What I'm Left With...
I didn’t write this to draw a line in the sand or to declare what gyaru is or isn’t. I wrote it because I had an experience that shook something loose in me. An experience that forced me to reexamine the relationship I’ve built with this subculture and the stories I’ve told myself about it.
There’s no clean moral here. I’m not interested in painting myself as a victim or assigning blame to anyone involved. What happened was a product of many overlapping factors: cultural differences, language barriers, shifting expectations, and the structural realities of how subcultures survive in a hyper-visual, commodified age.
But it mattered. It mattered because it revealed how much I had projected onto gyaru and how much I had hoped it would offer me in return. And it mattered because it reminded me that sincerity isn’t always enough; that care doesn’t always come back to you; that love, even when deeply felt, doesn’t guarantee belonging.
And still, I love gyaru. Maybe differently now. Maybe more cautiously. But that love hasn’t disappeared. It has simply been complicated, toughened by reality, shaped by experience, and, hopefully, made a little more grounded.

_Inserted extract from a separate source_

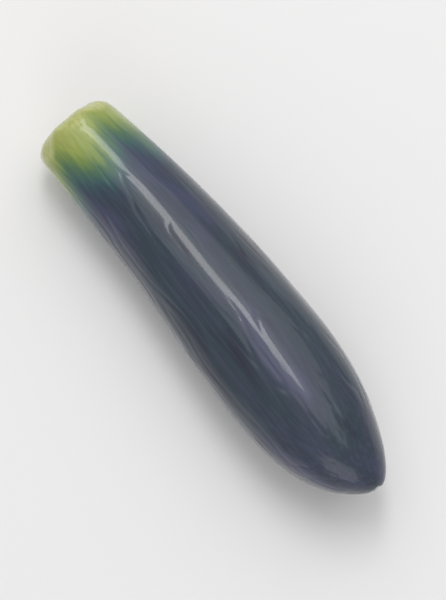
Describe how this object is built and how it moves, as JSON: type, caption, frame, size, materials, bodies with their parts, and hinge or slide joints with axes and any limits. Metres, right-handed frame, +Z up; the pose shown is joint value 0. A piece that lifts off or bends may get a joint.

What I’m left with isn’t resentment, but a clearer understanding of what it means to love something from the outside. Gyaru was never mine to inherit, but I chose to participate anyway. Not for validation, but because it resonated with something deep within me. That meaning is quieter now, more personal, and maybe more private than before, but it still endures. I carry it with me, not as a fantasy, but as something real.